My goal is to fill data gaps in time series (fish count in different streams) using Empirical dynamic modelling (EDM) and the rEDM package. I can use the Simplex() function for that purpose (by iterating through each data gap sequentially) but I am struggling to use the EmbedDimension() to determine the optimal embedding dimension E because it is unclear how the column time is used: are the actual values (e.g. 2001, 2022, 2003, etc.) considered or are consecutive rows considered consecutive time steps? In other words, can I provide a dataset with missing time steps? And finally, what's the best approach here (those questions are asked again at the end of this message).
Here is a reproducible example:
library(rEDM)
library(dplyr)
set.seed(100)
# Create fish abundance data for 3 streams with some similar cyclic dynamics
years <- 1960:2025
n_years <- length(years)
# Generate base dynamics (shared environmental driver, which is not included in the analysis)
base_signal <- sin(2*pi*(1:length(years))/20) + rnorm(length(years), 0, 0.2) # sin(2 * pi * (1:n_years) / 8) + 0.5 * sin(2 * pi * (1:n_years) / 4)
noise_level <- 0.9
# Create 3 correlated time series
stream_data <- data.frame(
year = years,
stream1 = 1000 + 500 * base_signal + rnorm(n_years, 0, noise_level * 200),
stream2 = 800 + 400 * base_signal + rnorm(n_years, 0, noise_level * 150),
stream3 = 1200 + 600 * base_signal + rnorm(n_years, 0, noise_level * 250)
)
# Introduce gaps in stream1
data_gap1 <- stream_data
data_gap1$stream1[c(5:7,20,23,47:55,60)] <- NA
data_gap1
Make a function that receives a vector, dataframe or matrix containing missing data and returns a data frame of two columns, where each row contains the first and last position or row of a data gap. In case of a gap made of a single missing value, position is repeated twice in the row:
get_gap_positions <- function(x, NA_focus = T){
if(NA_focus){
if(class(x) %in% c("data.frame","matrix")){
positions <- which(is.na(rowSums(x)))
}else{
positions <- which(is.na(x))
}
colnames <- c("start_NA","end_NA")
}else{
if(class(x) %in% c("data.frame","matrix")){
positions <- which(!is.na(rowSums(x)))
}else{
positions <- which(!is.na(x))
}
colnames <- c("start_data","end_data")
}
if(length(positions) == 0){
return(data.frame(gap_start = integer(0), gap_end = integer(0)))
}else{
# Find where consecutive groups break
breaks <- c(0,
which(diff(positions) > 1), # where gaps are
length(positions))
start <- positions[breaks[-length(breaks)] + 1]
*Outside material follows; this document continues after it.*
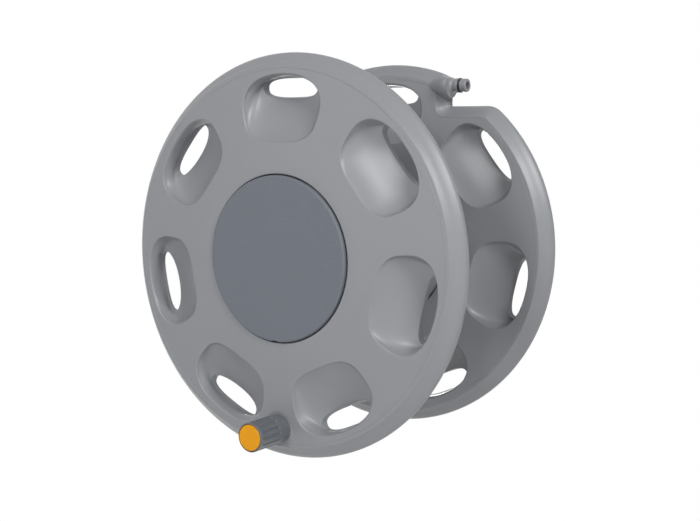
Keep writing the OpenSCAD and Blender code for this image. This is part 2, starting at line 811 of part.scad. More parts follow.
module swivel_manifold() {
    color("#55585c") axis_frame() difference() {
        union() {
            translate([0, 0, outlet_z - manifold_len / 2]) cylinder(r = manifold_r, h = manifold_len);
            translate([0, 0, outlet_z]) rotate([-90, 0, 0]) cylinder(r = socket_r, h = stub_top);
        }
        translate([0, 0, outlet_z - manifold_len]) cylinder(r = sleeve_bore, h = 2 * manifold_len);
        translate([0, 0, outlet_z - bore_r - 1]) cylinder(r = spindle_r + 2.4, h = 2 * bore_r + 2);
        translate([0, 0, outlet_z]) rotate([-90, 0, 0]) {
            cylinder(r = bore_r, h = stub_top + 1);
            translate([0, 0, link_low - seat]) cylinder(r = pipe_r + slack, h = stub_top);
        }
    }
}

module link_pipe() {
    color("#303235") axis_frame() translate([0, 0, outlet_z]) rotate([-90, 0, 0])
        tube(pipe_r, bore_r, link_low, link_top);
}

module at_outlet() {
    translate([outlet_body_r - 1, outlet_axis, outlet_z]) rotate([0, 90, 0]) children();
}

module outlet_elbow() {
    color("#55585c") axis_frame() difference() {
        union() {
            translate([0, pocket_floor, outlet_z]) rotate([-90, 0, 0])
                cylinder(r = outlet_body_r, h = outlet_top - pocket_floor);
            translate([0, outlet_axis, outlet_z]) rotate([0, 90, 0]) cylinder(r = ridge_r, h = outlet_body_r);
            at_outlet() quick_connect();
            at_outlet() quick_collar(ridge_r + 1);
        }
        translate([0, pocket_floor - 1, outlet_z]) rotate([-90, 0, 0])
            cylinder(r = pipe_r + slack, h = link_top + seat - pocket_floor + 1);
        translate([0, pocket_floor, outlet_z]) rotate([-90, 0, 0])
            cylinder(r = bore_r, h = outlet_axis - pocket_floor);
        translate([0, outlet_axis, outlet_z]) rotate([0, 90, 0])
            cylinder(r = bore_r, h = outlet_body_r + qc_len + over);
    }
}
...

end <- positions[breaks[-1]]
out <- data.frame(start,end)
colnames(out) <- colnames
return(out)
}
}
Create the matrix where each row is an data gap interval in stream1 (argument pred):
pred <- get_gap_positions(data_gap1$stream1) # function to return the rows of the extremities of a data gap
#' for row corresponding to a single NA, modify the first value by taking the previous
#' position because Simplex() needs a consecutive pair of positions.
cond <- pred$start_NA == pred$end_NA
pred$start_NA[cond] <- pred$end_NA[cond] - 1
pred
Create the matrix where each row is a data interval with available data (argument lib):
lib <- get_gap_positions(data_gap1[,setdiff(colnames(data_gap1),"year")], NA_focus = F)
cond <- lib$start_data == lib$end_data
lib$start_data[cond] <- lib$end_data[cond] - 1
lib
Here below is an illustration of how I use Simplex() to fill the 1st data gap in stream1 with E arbitrarily set to 3:
Simplex(
dataFrame = data_gap1,
lib = lib,
pred = pred[1,],
target = "stream1",
columns = "stream2 stream3",
E = 3,
Tp = 0,
tau = -1,
embedded = FALSE )
I want to find the optimal E with EmbedDimension(), and here is the result with the first data interval:
EmbedDimension(
dataFrame = data_gap1,
lib = lib,
pred = lib[1,],
target = "stream1",
columns = "stream2 stream3",
maxE = 4,
Tp = 0,
tau = -1,
showPlot = TRUE)
Now we can also pass the entire lib, but that does not seem to be the way to go considering the WARNING message: "Disjoint prediction sets are not fully supported. Use with caution":
EmbedDimension(
dataFrame = data_gap1,
lib = lib,
pred = lib,
target = "stream1",
columns = "stream2 stream3",
maxE = 4,
Tp = 0,
tau = -1,
showPlot = TRUE)
Notice that the output is also different from using lib[1,] so it is unclear what is being considered for pred.
I tried removing the rows with NAs entirely and passing all the rows to pred, which produces a different result and no warning:
cond <- apply(data_gap1[,setdiff(colnames(data_gap1),"year")],1,function(r){all(!is.na(r))})
data <- data_gap1[cond,]
EmbedDimension(
dataFrame = data,
lib = c(1,nrow(data)),
pred = c(1,nrow(data)),
target = "stream1",
columns = "stream2 stream3",
maxE = 4,
Tp = 0,
tau = -1,
showPlot = T)
But I was not sure if the column year was used to account for the missing years or not so I shuffled the row, and got a different result:
data_shuffle <- data[sample(x = 1:nrow(data),size = nrow(data),replace = F),]
EmbedDimension(
dataFrame = data_shuffle,
lib = c(1,nrow(data_shuffle)),
pred = c(1,nrow(data_shuffle)),
target = "stream1",
columns = "stream2 stream3",
maxE = 4,
tau = -1,
Tp = 0,
showPlot = T)
Question 1:
This suggests that the year values are not considered and instead that consecutive rows are considered consecutive years? Is that correct?
Question 2:
If that's the case then removing the rows/years with missing data is not the solution, correct?
Question 3:
If that is the case, I see two alternatives to estimate the optimal E in my case:
- estimate
Efor the longest data interval only - estimate
Efor each data interval and then average theEvalues, weighting according to the relative number of data points in each interval
Make sense?
Thank you ![]()